[Start RECORDS]

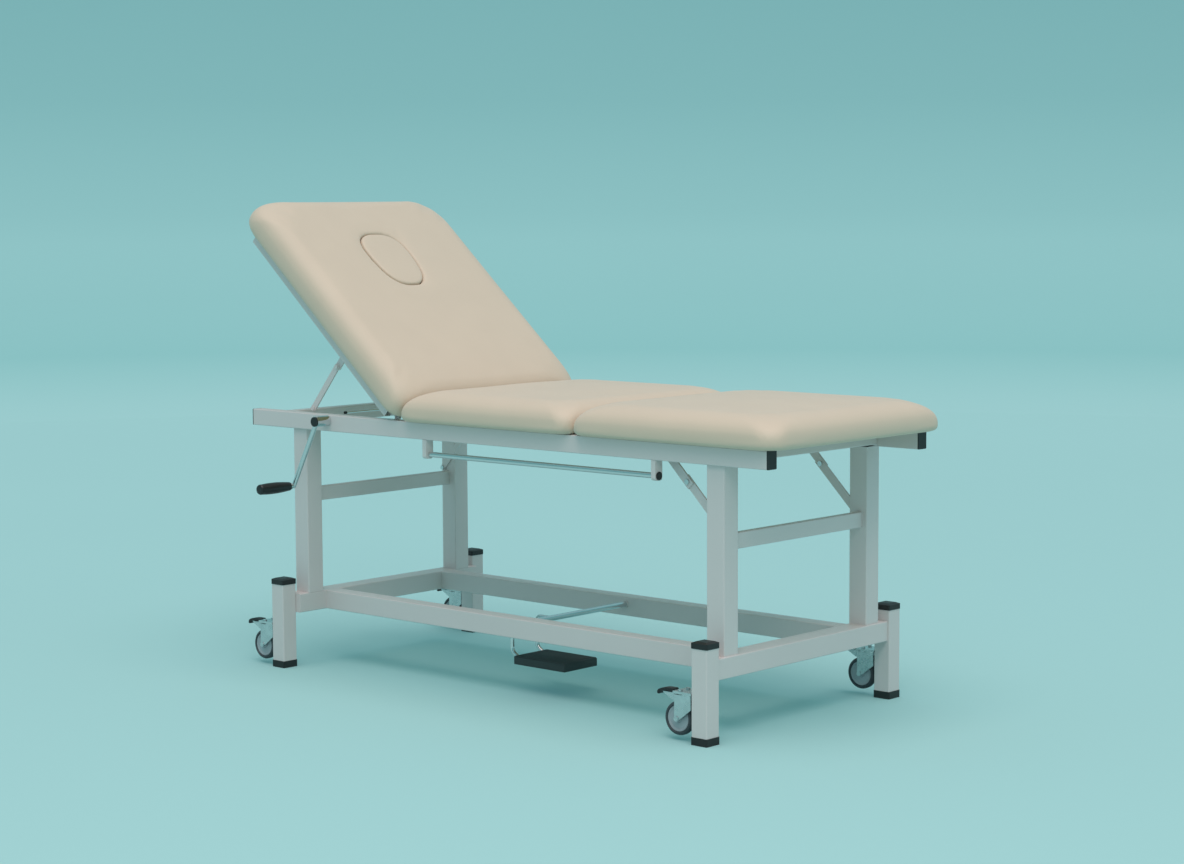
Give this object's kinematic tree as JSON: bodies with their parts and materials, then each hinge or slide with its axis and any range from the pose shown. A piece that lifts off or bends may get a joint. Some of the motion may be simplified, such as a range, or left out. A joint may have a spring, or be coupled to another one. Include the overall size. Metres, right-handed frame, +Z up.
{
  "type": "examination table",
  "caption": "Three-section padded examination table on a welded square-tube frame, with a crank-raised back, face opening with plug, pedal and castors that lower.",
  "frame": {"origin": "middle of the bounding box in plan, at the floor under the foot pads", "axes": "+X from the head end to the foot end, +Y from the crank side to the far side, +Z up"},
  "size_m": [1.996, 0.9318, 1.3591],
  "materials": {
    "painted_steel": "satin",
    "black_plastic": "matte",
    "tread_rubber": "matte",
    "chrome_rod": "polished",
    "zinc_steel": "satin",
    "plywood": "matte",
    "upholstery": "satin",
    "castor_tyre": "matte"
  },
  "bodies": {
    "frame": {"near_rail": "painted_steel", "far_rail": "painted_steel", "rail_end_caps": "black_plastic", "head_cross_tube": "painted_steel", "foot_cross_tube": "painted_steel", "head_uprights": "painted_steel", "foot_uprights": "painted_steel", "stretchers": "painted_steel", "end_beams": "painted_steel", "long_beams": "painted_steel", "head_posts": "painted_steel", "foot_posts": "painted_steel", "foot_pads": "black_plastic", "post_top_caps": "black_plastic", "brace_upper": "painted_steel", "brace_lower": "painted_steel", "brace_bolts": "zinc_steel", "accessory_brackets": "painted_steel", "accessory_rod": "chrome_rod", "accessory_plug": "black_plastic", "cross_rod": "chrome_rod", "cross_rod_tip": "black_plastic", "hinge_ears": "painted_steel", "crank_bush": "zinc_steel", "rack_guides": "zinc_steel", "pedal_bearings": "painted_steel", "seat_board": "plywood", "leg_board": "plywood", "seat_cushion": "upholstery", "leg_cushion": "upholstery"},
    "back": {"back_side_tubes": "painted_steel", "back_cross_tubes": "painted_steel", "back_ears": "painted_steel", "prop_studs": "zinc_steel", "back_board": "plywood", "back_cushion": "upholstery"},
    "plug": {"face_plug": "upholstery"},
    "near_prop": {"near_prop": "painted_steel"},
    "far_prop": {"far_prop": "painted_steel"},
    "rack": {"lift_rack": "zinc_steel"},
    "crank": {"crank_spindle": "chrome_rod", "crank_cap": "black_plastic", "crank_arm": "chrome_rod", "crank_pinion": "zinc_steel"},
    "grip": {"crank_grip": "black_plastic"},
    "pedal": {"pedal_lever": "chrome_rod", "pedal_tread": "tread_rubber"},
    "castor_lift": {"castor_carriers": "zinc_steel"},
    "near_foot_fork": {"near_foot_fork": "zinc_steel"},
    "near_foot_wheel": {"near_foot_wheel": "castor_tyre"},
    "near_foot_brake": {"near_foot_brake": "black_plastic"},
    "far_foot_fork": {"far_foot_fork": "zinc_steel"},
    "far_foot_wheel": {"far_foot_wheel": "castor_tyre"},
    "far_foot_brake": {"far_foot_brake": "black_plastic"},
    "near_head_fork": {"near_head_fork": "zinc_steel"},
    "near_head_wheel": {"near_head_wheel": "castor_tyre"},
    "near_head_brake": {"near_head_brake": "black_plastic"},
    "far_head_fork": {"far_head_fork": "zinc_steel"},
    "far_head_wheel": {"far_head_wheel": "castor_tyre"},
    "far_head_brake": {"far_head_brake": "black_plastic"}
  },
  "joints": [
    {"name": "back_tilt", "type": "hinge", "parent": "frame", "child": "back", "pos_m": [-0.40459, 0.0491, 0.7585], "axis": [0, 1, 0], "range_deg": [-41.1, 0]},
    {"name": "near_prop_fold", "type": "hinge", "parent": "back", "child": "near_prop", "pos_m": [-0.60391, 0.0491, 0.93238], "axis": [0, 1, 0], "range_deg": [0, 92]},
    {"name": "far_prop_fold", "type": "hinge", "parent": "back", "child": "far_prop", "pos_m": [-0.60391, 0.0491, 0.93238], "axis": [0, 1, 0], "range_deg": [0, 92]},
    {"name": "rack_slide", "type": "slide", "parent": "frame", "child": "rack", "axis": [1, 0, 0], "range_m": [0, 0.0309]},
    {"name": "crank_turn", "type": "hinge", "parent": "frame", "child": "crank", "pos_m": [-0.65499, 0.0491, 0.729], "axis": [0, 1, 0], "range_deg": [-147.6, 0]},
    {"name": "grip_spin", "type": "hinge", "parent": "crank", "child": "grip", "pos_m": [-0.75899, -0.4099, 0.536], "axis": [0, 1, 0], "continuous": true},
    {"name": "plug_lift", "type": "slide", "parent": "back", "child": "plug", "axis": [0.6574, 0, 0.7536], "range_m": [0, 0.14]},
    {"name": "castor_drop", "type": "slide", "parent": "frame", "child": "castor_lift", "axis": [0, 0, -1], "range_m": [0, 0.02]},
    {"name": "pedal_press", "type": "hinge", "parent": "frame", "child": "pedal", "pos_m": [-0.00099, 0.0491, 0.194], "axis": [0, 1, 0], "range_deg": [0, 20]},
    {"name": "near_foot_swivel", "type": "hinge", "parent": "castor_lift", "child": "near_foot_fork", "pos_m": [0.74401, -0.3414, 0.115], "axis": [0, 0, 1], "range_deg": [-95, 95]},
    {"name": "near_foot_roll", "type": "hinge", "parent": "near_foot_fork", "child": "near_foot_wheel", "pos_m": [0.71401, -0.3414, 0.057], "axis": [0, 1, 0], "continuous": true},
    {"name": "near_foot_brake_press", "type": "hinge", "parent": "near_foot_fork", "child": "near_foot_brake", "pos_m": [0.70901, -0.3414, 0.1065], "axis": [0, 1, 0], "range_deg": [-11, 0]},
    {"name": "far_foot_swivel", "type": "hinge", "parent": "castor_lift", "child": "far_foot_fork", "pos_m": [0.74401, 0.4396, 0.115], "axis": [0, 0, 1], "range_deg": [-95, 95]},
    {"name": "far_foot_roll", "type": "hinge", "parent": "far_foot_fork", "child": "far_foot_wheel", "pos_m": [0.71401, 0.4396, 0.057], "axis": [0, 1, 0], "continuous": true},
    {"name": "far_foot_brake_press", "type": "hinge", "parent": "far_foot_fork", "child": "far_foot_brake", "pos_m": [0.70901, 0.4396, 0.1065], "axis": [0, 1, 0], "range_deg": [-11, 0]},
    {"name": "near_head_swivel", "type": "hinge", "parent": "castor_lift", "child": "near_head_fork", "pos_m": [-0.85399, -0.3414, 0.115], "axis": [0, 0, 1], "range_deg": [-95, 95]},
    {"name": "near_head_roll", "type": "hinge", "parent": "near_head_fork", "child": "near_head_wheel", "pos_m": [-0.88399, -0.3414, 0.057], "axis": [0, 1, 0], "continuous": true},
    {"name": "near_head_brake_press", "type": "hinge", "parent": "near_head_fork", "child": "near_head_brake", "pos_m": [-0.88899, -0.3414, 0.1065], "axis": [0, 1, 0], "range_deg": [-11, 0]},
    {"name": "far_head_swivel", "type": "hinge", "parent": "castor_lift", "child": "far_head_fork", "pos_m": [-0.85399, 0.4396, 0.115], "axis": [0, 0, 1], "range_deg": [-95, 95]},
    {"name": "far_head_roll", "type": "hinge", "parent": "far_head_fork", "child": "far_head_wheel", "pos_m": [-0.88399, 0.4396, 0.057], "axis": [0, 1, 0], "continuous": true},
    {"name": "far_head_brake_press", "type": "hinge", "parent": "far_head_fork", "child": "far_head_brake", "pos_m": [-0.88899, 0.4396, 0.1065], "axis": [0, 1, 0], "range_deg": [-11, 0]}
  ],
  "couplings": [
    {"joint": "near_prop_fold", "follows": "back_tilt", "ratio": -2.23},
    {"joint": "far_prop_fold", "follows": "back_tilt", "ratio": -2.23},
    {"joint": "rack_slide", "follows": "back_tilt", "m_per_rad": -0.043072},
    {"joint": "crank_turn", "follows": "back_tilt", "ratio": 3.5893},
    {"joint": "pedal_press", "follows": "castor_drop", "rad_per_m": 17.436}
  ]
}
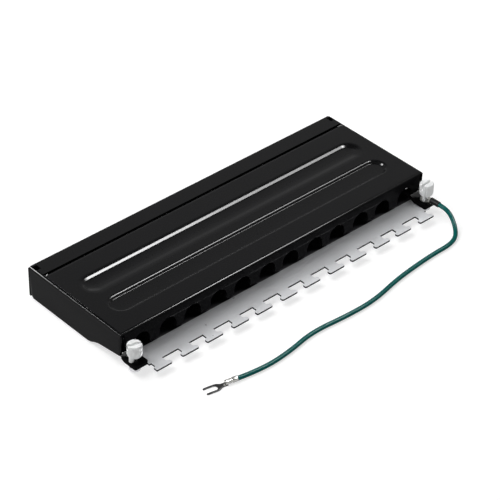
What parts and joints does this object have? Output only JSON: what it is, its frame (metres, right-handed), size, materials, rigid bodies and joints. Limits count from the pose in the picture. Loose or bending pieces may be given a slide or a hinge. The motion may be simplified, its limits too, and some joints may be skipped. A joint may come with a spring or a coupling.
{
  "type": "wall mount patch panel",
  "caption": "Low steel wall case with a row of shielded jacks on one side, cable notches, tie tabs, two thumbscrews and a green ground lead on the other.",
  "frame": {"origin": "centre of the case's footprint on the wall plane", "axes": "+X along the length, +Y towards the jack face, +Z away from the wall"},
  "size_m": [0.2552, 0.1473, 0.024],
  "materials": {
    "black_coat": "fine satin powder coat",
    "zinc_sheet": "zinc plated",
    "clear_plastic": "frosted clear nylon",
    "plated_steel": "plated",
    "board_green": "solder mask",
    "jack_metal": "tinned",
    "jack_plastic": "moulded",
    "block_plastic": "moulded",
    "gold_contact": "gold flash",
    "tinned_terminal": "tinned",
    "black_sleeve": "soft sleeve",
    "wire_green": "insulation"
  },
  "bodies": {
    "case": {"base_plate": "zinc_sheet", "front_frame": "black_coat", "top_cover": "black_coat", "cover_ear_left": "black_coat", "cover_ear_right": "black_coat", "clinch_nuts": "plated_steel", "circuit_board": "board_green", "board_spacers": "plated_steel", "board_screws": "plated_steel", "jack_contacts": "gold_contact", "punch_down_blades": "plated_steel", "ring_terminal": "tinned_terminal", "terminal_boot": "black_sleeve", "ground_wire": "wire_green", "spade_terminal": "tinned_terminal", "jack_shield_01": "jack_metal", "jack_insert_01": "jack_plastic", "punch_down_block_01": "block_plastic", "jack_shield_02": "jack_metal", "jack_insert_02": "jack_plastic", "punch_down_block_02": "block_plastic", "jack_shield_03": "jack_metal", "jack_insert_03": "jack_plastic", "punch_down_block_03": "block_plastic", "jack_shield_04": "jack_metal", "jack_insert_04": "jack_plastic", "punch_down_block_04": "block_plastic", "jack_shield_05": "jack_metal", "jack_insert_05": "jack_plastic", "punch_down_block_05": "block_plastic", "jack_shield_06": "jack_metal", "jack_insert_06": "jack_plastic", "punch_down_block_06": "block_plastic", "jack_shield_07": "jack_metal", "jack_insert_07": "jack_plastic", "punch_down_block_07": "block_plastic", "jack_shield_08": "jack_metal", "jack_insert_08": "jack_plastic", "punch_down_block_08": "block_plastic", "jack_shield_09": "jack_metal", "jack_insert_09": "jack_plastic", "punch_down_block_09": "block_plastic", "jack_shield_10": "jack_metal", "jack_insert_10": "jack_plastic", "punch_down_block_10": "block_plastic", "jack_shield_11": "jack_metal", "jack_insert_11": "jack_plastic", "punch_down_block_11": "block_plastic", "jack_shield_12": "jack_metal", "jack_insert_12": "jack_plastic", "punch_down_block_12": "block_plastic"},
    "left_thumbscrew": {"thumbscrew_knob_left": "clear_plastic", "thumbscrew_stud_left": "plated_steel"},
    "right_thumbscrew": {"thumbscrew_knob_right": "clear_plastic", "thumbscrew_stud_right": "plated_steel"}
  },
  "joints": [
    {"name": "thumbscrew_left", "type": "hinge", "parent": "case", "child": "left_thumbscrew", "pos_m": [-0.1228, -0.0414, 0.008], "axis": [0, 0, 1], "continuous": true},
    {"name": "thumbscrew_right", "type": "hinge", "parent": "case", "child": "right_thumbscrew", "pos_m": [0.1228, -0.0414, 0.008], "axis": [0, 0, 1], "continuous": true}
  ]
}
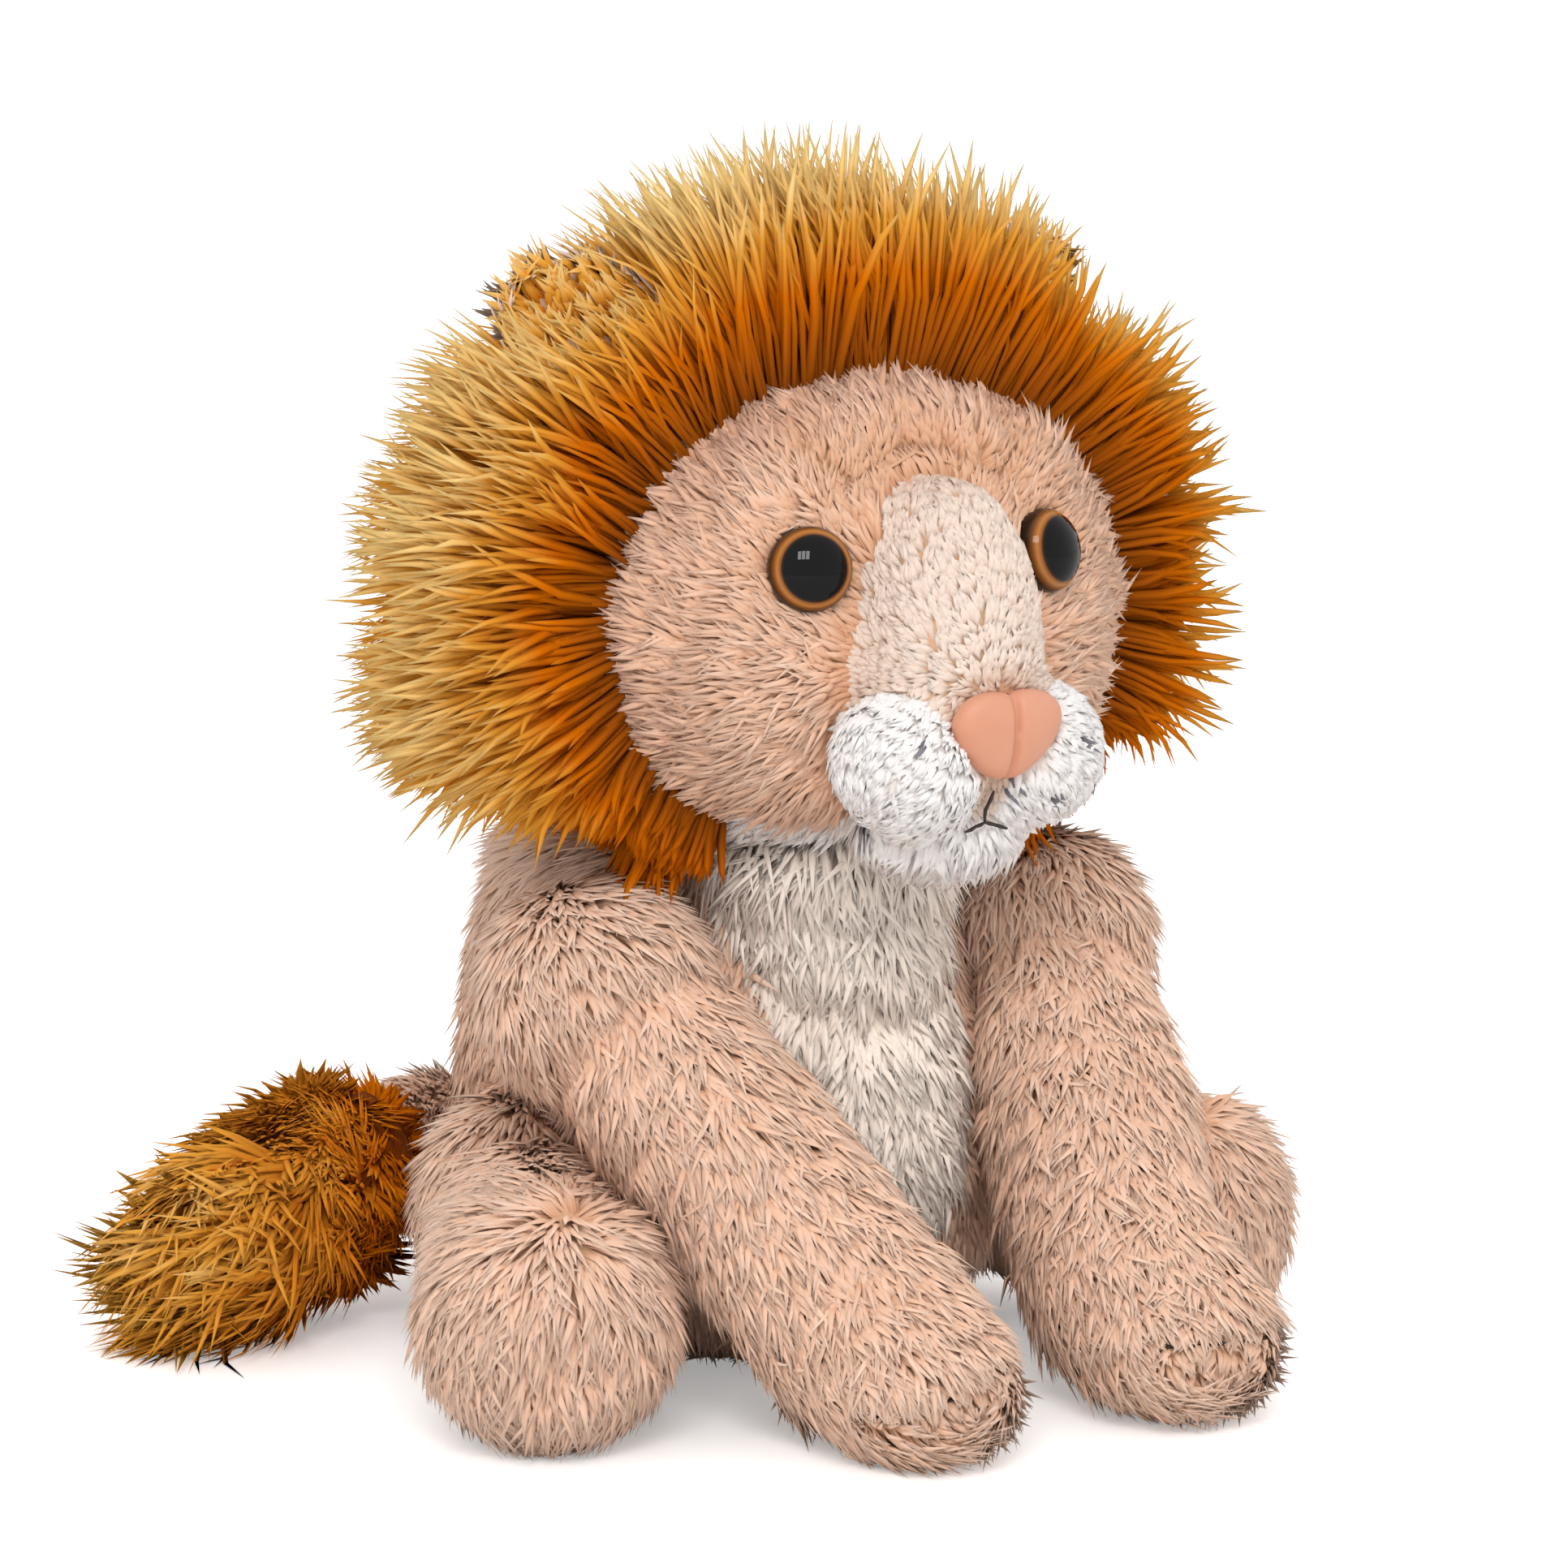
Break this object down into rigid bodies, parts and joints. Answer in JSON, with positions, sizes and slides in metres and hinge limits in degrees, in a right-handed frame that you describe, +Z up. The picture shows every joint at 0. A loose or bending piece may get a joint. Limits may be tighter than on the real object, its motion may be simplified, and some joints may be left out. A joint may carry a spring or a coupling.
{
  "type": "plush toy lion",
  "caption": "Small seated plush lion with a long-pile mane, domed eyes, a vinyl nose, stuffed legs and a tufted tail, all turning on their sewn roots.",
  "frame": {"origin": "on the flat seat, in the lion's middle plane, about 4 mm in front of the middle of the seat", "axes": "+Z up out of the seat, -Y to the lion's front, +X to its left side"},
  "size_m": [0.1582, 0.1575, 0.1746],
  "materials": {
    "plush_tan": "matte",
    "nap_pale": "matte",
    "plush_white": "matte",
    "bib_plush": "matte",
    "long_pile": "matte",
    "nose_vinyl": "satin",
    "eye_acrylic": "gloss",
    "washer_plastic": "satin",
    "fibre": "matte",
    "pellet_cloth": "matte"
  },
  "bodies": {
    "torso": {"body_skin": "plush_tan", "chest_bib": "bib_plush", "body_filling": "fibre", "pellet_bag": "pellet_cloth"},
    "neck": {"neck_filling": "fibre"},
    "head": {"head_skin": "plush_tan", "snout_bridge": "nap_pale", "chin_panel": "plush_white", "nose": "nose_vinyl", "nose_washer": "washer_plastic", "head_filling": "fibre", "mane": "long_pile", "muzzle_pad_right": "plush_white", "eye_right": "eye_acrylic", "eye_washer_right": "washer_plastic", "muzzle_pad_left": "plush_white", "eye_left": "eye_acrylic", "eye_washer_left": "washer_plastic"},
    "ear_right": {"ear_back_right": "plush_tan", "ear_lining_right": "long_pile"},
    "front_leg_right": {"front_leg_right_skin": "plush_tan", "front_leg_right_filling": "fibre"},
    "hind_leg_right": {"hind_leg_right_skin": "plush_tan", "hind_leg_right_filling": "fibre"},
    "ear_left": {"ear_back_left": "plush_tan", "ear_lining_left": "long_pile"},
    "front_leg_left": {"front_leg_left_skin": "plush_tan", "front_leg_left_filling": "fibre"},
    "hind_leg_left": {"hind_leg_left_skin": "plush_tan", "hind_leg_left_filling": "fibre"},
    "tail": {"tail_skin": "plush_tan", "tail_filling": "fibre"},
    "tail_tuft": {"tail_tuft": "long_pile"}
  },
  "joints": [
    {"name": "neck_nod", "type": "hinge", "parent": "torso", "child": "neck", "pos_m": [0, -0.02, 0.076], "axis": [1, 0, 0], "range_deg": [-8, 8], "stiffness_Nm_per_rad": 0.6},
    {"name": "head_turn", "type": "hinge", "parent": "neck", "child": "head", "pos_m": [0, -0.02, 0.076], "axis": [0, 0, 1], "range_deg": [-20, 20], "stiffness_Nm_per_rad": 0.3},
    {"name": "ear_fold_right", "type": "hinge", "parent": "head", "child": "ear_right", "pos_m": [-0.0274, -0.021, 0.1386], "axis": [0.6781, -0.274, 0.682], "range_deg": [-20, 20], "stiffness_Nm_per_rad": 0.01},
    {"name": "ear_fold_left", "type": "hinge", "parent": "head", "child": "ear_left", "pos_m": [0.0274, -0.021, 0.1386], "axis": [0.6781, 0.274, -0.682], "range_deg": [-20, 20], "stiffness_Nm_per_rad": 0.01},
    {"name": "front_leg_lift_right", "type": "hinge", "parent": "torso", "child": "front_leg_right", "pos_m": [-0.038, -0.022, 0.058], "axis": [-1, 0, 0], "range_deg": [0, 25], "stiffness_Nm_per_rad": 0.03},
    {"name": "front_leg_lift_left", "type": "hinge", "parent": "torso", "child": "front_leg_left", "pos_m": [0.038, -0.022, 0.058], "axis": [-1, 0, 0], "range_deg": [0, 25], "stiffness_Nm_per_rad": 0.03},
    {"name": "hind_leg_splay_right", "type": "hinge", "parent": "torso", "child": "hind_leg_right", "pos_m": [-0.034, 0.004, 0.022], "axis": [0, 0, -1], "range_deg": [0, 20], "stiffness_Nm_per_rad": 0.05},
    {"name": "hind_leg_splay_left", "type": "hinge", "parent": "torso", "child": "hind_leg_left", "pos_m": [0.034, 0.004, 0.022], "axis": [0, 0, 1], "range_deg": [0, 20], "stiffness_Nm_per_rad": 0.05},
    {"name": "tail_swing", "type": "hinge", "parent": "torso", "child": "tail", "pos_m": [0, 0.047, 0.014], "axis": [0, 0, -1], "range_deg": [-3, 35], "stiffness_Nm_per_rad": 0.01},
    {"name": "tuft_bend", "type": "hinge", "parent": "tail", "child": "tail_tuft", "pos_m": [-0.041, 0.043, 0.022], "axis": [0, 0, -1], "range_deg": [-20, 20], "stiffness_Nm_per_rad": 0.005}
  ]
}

[End RECORDS]

Report how many lines in this data include the string "that", and nothing else.

THE RESULT =
3